DiNapoli’s report — critical though not scathing — focused mostly on the need for improvements in documenting issues.

“When DPS (the Department of Public Service) is not notified of reportable incidents involving a gas pipeline, it cannot properly carry out its monitoring responsibilities,” the report stated. “DPS cannot ensure the operators performed all required actions to correct problems, nor can it respond to public inquiries of the incident adequately or in a timely manner.”

Though the audit raised no explicit issues with the way regulators carried out inspections or issued violations, it noted that the Public Service Commission “relies almost exclusively on the operators to report any accidents and incidents.”


New York State Comptroller Thomas DiNapoli’s office, criticized the Public Service Commission's oversight of natural gas pipelines. (Photo: AP)

Commission officials said problems have been or are being addressed. By the time the audit was released, the agency had documented and investigated two of the six unreported incidences noted by the audit, according to a written response to the audit from Public Service Commission Chairwoman Audrey Zibelman.

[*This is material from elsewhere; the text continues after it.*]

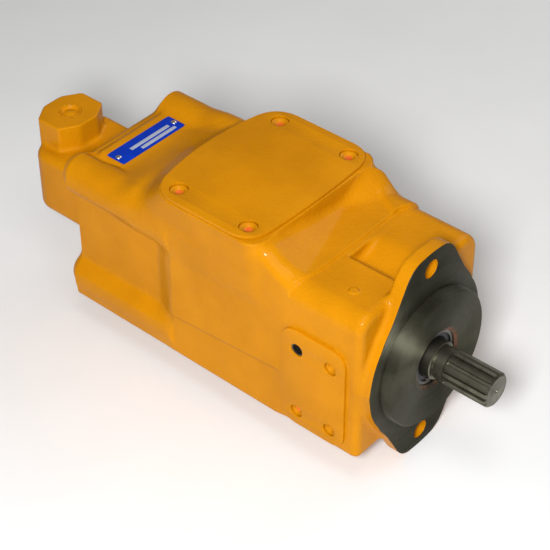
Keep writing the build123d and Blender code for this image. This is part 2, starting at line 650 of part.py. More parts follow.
def make_slippers():
    """Bronze slippers, each crimped over a piston ball."""
    foot = SWASH_X + 0.05
    slipper = cyl_x(SLIPPER_R, foot, foot + SLIPPER_BASE, 0, PITCH_R)
    slipper += cyl_x(SLIPPER_NECK_R, foot, BALL_X + 3.5, 0, PITCH_R)
    slipper -= Pos(BALL_X, 0, PITCH_R) * Sphere(BALL_R + 0.03)
    slipper -= cyl_x(1.2, foot - 1, BALL_X, 0, PITCH_R)
    slipper -= cyl_x(6.5, foot - 1, foot + 0.8, 0, PITCH_R) - cyl_x(3.5, foot - 2, foot + 2, 0, PITCH_R)
    return Compound([about_shaft(slipper, angle) for angle in piston_angles()])


def make_retainer_plate():
    """Plate that holds the slipper feet down, seated on the ball guide."""
    x0 = SWASH_X + 0.1 + SLIPPER_BASE
    x1 = x0 + RETAINER_THICK
    seat_r = GUIDE_R + 0.03
    seat = [(x, math.sqrt(seat_r ** 2 - (x - GUIDE_CENTRE_X) ** 2)) for x in (x0, (x0 + x1) / 2, x1)]
    rim = Polyline(seat[0], (x0, RETAINER_R), (x1, RETAINER_R), seat[2])
    plate = revolve(make_face([rim, ThreePointArc(*seat)]), Axis.X)
    hole = cyl_x(SLIPPER_NECK_R + 0.3, x0 - 1, x1 + 1, 0, PITCH_R)
    plate -= [about_shaft(hole, angle) for angle in piston_angles()]
    return plate


def make_ball_guide():
    """Part-ball guide on the shaft that carries the retainer plate."""
    bore_r = SHAFT_BODY_R + 0.05
    stem_x = SWASH_X + 0.1 + SLIPPER_BASE + RETAINER_THICK
    ball_x = (SWASH_X + 3, (SWASH_X + 3 + stem_x) / 2, stem_x)
    ball = [(x, math.sqrt(GUIDE_R ** 2 - (x - GUIDE_CENTRE_X) ** 2)) for x in ball_x]
    stem_end = BLOCK_X[0] + 1
    rest = Polyline(ball[2], (stem_x, GUIDE_STEM_R), (stem_end, GUIDE_STEM_R), (stem_end, bore_r),
                    (ball_x[0], bore_r), ball[0])
    return revolve(make_face([rest, ThreePointArc(*ball)]), Axis.X)


def make_block_spring():
    """Coil spring inside the cylinder block that loads the ball guide."""
    return coil_x(20.6, 1.6, BLOCK_X[0] + 3.2, BLOCK_X[1] - 62.2, 3.5)


def make_spring_washer():
    """Washer between the ball guide and the spring."""
    return ring_x(23.6, SHAFT_BODY_R + 0.2, BLOCK_X[0] + 1.0, BLOCK_X[0] + 3.0)


def make_valve_plate():
    """Stationary plate with an inlet kidney and an outlet kidney."""
    x1 = JOINT_X
    x0 = x1 - VALVE_PLATE_THICK
    plate = ring_x(VALVE_PLATE_R, COLLAR_R + 2, x0, x1)
    for side in (-1, 1):
        plate -= kidney_cut(side, x0 - 1, x1 + 1, KIDNEY_HALF_WIDTH, KIDNEY_HALF_ANGLE)
    for y, z in dowel_places():
        plate -= cyl_x(DOWEL_R, x0 - 1, x1 + 1, y, z)
    plate -= cyl_x(BIAS_GUIDE_R + 0.2, x0 - 1, x1 + 1, 0, BIAS_Z)
    return plate


def make_valve_plate_pins():
    """Two dowels that keep the valve plate from turning."""
    pins = []
    for y, z in dowel_places():
        pins.append(cyl_x(DOWEL_R - 0.05, JOINT_X - VALVE_PLATE_THICK + 0.5, JOINT_X + 7, y, z))
    return Compound(pins)


# ================================================================= swash plate and stroke control
def make_swash_plate():
    """Tilting plate with two stub trunnions low down and a control arm on top."""
    back = SWASH_X - SWASH_THICK
    plate = cyl_x(SWASH_R, back, SWASH_X)
    arm = block(back, SWASH_X, -12, 12, 30, 60)
    plate += fillet(arm.edges().filter_by(Axis.X).filter_by(lambda e: e.center().Z > 50), 6)
    for side in (-1, 1):
        y0, y1 = sorted((side * (SADDLE_Y[0] - 1), side * (SADDLE_Y[1] + 14)))
        plate -= block(back - 1, PIVOT_X + 4, y0, y1, PIVOT_Z - 20, PIVOT_Z + 20)
        plate -= cyl_y(SADDLE_R + 0.6, y0, y1, PIVOT_X, PIVOT_Z)
    plate += cyl_y(TRUNNION_R, -SADDLE_Y[1], SADDLE_Y[1], PIVOT_X, PIVOT_Z)
    plate -= cyl_x(WEAR_PLATE_R + 0.05, SWASH_X - WEAR_PLATE_THICK, SWASH_X + 1)
    plate -= cyl_x(SWASH_HOLE_R, back - 10, SWASH_X + 10)
    return plate


def make_wear_plate():
    """Hardened running face for the slippers, let into the swash plate."""
    return ring_x(WEAR_PLATE_R, SWASH_HOLE_R, SWASH_X - WEAR_PLATE_THICK, SWASH_X)


def make_saddle_bearings():
    """Two half shells that the trunnions rock in."""
    shells = []
    for side in (-1, 1):
        y0, y1 = sorted((side * SADDLE_Y[0], side * SADDLE_Y[1]))
        shell = cyl_y(SADDLE_R, y0, y1, PIVOT_X, PIVOT_Z)
        shell -= cyl_y(TRUNNION_R + SADDLE_GAP, y0 - 1, y1 + 1, PIVOT_X, PIVOT_Z)
        shells.append(shell - block(PIVOT_X, PIVOT_X + 20, y0 - 1, y1 + 1, PIVOT_Z - 20, PIVOT_Z + 20))
    return Compound(shells)


def make_control_piston():
    """Control piston whose round nose pushes the back of the swash arm."""
    nose = SWASH_X - SWASH_THICK - CONTACT_GAP - CONTROL_R
    piston = cyl_x(CONTROL_R, nose - 48, nose, 0, CONTROL_Z)
    piston += Pos(nose, 0, CONTROL_Z) * Sphere(CONTROL_R)
    return piston - cyl_x(5, nose - 49, nose - 20, 0, CONTROL_Z)


def make_control_sleeve():
    """Sleeve in the rear cover that guides the control piston."""
    return ring_x(CONTROL_SLEEVE_R, CONTROL_R + CONTROL_GAP, REAR_X - 6, REAR_X + 60, 0, CONTROL_Z)


def make_bias_piston():
    """Rod with a round head that the bias spring pushes against the swash arm."""
    centre = SWASH_X + CONTACT_GAP + BIAS_TIP_R
    head = Pos(centre, 0, BIAS_Z) * Sphere(BIAS_TIP_R)
    head += cyl_x(BIAS_TIP_R, centre, centre + 6, 0, BIAS_Z)
    return head + cyl_x(BIAS_ROD_R, centre + 5, centre + 96, 0, BIAS_Z)


def make_bias_guide():
    """Guide bush for the bias rod, seated on the front housing."""
    return ring_x(BIAS_GUIDE_R, BIAS_ROD_R + 0.04, JOINT_X - 40, JOINT_X, 0, BIAS_Z)


def make_bias_spring():
    """Coil spring between the bias head and its guide."""
    centre = SWASH_X + CONTACT_GAP + BIAS_TIP_R
    return coil_x(5.2, 1.0, centre + 6.2, JOINT_X - 40.2, 11, 0, BIAS_Z)


# ================================================================= compensator in the rear cover
def make_compensator_spool():
    """Spool with two lands that meters oil to the control piston."""
    spool = cyl_y(SPOOL_R, SPOOL_START_Y, SPOOL_START_Y + SPOOL_LAND, SPOOL_X, 0)
    spool += cyl_y(3.2, SPOOL_START_Y + SPOOL_LAND - 1, SEAT_Y - SPOOL_LAND + 1, SPOOL_X, 0)
    spool += cyl_y(SPOOL_R, SEAT_Y - SPOOL_LAND, SEAT_Y, SPOOL_X, 0)
    return spool


def make_spring_seat():
    """Seat that carries the setting spring on the end of the spool."""
    disc = SEAT_Y + SEAT_STEM
    seat = cyl_y(4.5, SEAT_Y, disc, SPOOL_X, 0)
    return seat + cyl_y(SPRING_CHAMBER_R - 0.6, disc, disc + SEAT_DISC, SPOOL_X, 0)


def make_compensator_spring():
    """Setting spring between the spring seat and the adjuster."""
    start = SEAT_Y + SEAT_STEM + SEAT_DISC + 0.1
    spring = coil_x(6.0, 1.1, 0, BLOCK_HALF_WIDTH - ADJUSTER_REACH - 0.1 - start, 4)
    return Pos(SPOOL_X, start, 0) * Rot(0, 0, 90) * spring


def make_compensator_plug():
    """Screwed plug that closes the spring chamber, with a threaded hole for the adjuster."""
    side = BLOCK_HALF_WIDTH
    plug = cyl_y(SPRING_CHAMBER_R - 0.05, side - PLUG_DEPTH, side, SPOOL_X, 0)
    head = extrude(Plane((SPOOL_X, side, 0), x_dir=(1, 0, 0), z_dir=(0, 1, 0)) * RegularPolygon(12, 6), 7)
    return plug + head - cyl_y(4.04, side - 13, side + 8, SPOOL_X, 0)


def make_adjuster_screw():
    """Adjusting screw that sets the spring's preload."""
    side = BLOCK_HALF_WIDTH
    screw = cyl_y(4.0, side - ADJUSTER_REACH, side + 22, SPOOL_X, 0)
    slot = block(SPOOL_X - 5, SPOOL_X + 5, side + 20, side + 23, -0.8, 0.8)
    return screw - slot


def make_adjuster_locknut():
    """Lock nut on the adjusting screw."""
    side = BLOCK_HALF_WIDTH + 7.2
    nut = extrude(Plane((SPOOL_X, side, 0), x_dir=(1, 0, 0), z_dir=(0, 1, 0)) * RegularPolygon(7.5, 6), 6)
    return nut - cyl_y(4.04, side - 1, side + 7, SPOOL_X, 0)


# ================================================================= assembly
def build_nodes():
    """Every node of the pump, by name."""
    nodes = {
        "front_housing": make_front_housing(),
        "main_housing": make_main_housing(),
        "rear_cover": make_rear_cover(),
        "inlet_cover_plate": make_inlet_cover_plate(),
        "outlet_cover_plate": make_outlet_cover_plate(),
        "inlet_plate_screws": make_inlet_plate_screws(),
        "outlet_plate_screws": make_outlet_plate_screws(),
        "nameplate": make_nameplate(),
        "nameplate_rivets": make_nameplate_rivets(),
        "tie_bolts": make_tie_bolts(),
        "inlet_plate_seal": make_inlet_plate_seal(),
        "case_joint_seal": make_case_joint_seal(),
        "rear_port_plug": make_rear_port_plug(),
        "drive_shaft": make_drive_shaft(),
        "shaft_seal": make_shaft_seal(),
        "seal_retaining_ring": make_seal_retaining_ring(),
        "cylinder_block": make_cylinder_block(),
        "pistons": make_pistons(),
        "slippers": make_slippers(),
        "retainer_plate": make_retainer_plate(),
        "ball_guide": make_ball_guide(),
        "block_spring": make_block_spring(),
        "spring_washer": make_spring_washer(),
        "valve_plate": make_valve_plate(),
        "valve_plate_pins": make_valve_plate_pins(),
        "swash_plate": make_swash_plate(),
        "wear_plate": make_wear_plate(),
        "saddle_bearings": make_saddle_bearings(),
        "control_piston": make_control_piston(),
        "control_sleeve": make_control_sleeve(),
        "bias_piston": make_bias_piston(),
        "bias_guide": make_bias_guide(),
        "bias_spring": make_bias_spring(),
        "compensator_spool": make_compensator_spool(),
        "spring_seat": make_spring_seat(),
        "compensator_spring": make_compensator_spring(),
        "compensator_plug": make_compensator_plug(),
        "adjuster_screw": make_adjuster_screw(),
        "adjuster_locknut": make_adjuster_locknut(),
    }
    for end, x_range, radii, rollers in (("front", FRONT_BEARING_X, FRONT_BEARING_R, 18),
                                         ("rear", REAR_BEARING_X, REAR_BEARING_R, 14)):
        pieces = make_bearing(x_range, radii, rollers)
        for piece, name in zip(pieces, ("outer_race", "inner_race", "rollers", "cage")):
            nodes[f"{end}_bearing_{name}"] = piece
    return nodes


os.makedirs("parts", exist_ok=True)
for node_name, shape in build_nodes().items():
    export_step(shape, f"parts/{node_name}.step")
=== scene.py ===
"""Looks of a painted axial piston pump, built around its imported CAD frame.

The three castings are implicit shapes, meshed on a grid; plates, screws and the machined face are
built from outlines and turned profiles.  Inside the shape functions lengths are millimetres in the
row frame: X out of the drive end, Z up, the outlet on -Y.  Numbers left bare there are the widths
of fillets and fades, and the slopes and places of the faces that bound a shape.
"""
import math

import bmesh
import bpy
import numpy as np
from mathutils import Matrix, Vector


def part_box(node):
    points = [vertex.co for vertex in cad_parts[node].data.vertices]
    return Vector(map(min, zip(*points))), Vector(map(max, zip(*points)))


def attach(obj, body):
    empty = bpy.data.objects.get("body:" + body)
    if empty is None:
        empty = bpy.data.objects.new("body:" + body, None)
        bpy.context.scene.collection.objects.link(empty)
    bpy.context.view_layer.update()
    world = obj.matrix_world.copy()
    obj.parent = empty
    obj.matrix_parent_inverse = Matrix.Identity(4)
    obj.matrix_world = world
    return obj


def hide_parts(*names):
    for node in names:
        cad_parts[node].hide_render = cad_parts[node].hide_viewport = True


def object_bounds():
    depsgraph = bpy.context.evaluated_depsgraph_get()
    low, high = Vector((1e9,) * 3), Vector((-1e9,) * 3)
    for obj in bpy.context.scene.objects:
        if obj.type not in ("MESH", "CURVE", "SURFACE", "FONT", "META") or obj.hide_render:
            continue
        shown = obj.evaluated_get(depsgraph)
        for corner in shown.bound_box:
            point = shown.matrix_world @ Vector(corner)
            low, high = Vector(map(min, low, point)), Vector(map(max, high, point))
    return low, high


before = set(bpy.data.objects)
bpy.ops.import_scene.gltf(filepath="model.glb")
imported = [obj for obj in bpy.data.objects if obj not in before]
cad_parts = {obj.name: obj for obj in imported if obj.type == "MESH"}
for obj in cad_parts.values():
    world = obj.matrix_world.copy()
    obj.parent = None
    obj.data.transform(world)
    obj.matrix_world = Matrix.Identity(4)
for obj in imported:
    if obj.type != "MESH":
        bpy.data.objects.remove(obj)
cad_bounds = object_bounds()

MM = 0.001


def box_mm(node):
    """Lowest and highest corner of a CAD node, in millimetres."""
    low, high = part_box(node)
    return [v / MM for v in low], [v / MM for v in high]


# ------------------------------------------------------------------ places taken from the frame
FRONT_LOW, FRONT_HIGH = box_mm("front_housing")
MAIN_LOW, MAIN_HIGH = box_mm("main_housing")
COVER_LOW = box_mm("rear_cover")[0]
INLET_LOW, INLET_HIGH = box_mm("inlet_cover_plate")
OUTLET_LOW, OUTLET_HIGH = box_mm("outlet_cover_plate")
NAME_LOW, NAME_HIGH = box_mm("nameplate")
JOINT_X = FRONT_LOW[0]
PILOT_FRONT_X = FRONT_HIGH[0]
EAR_TIP_R = FRONT_HIGH[2]
HALF_WIDTH = FRONT_HIGH[1]
REAR_X = MAIN_LOW[0]
BOTTOM_Z = MAIN_LOW[2]
PAD_Z = MAIN_HIGH[2]
PAD_HALF = MAIN_HIGH[1]
LAND_Z = NAME_LOW[2]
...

The agency also has subscribed to an electronic news feed “expected to provide staff with real-time information,” and revised a manual “to clarify that the annual audit letters sent to all operators should include all accidents that met reporting criteria, including any that were not reported by the operators as required.”

DiNapoli’s report comes as the state faces intense scrutiny on plans to expand pipelines to bring shale gas from Pennsylvania to markets in New York and New England.

Several projects awaiting state permits have become the focus of campaigns by regional activists opposed to shale gas development. These include the Constitution and the North East Energy Direct projects proposed from Susquehanna County, Pennsylvania to New York’s Capital District.

Other controversial projects include Dominion’s New Market Project from the Pennsylvania border southwest of Elmira to Schenectady, and a proposal by Crestwood Equity Partners, of Houston, to store liquid propane in abandoned salt mines on the southwest shore of Seneca Lake.

Walter Hang, an environmental database specialist and activist from Ithaca, said the audit validates arguments that pipeline opponents have been making to deny pending permits on the grounds of public safety and environmental protection.

“This carries tremendous weight, and the governor can’t ignore it,” Hang said.

Zibelman characterized the findings of the audit as minor.

The agency “is committed to ensuring all opportunities for improvement are thoroughly assessed and … enacting, where beneficial, appropriate changes to its operations.”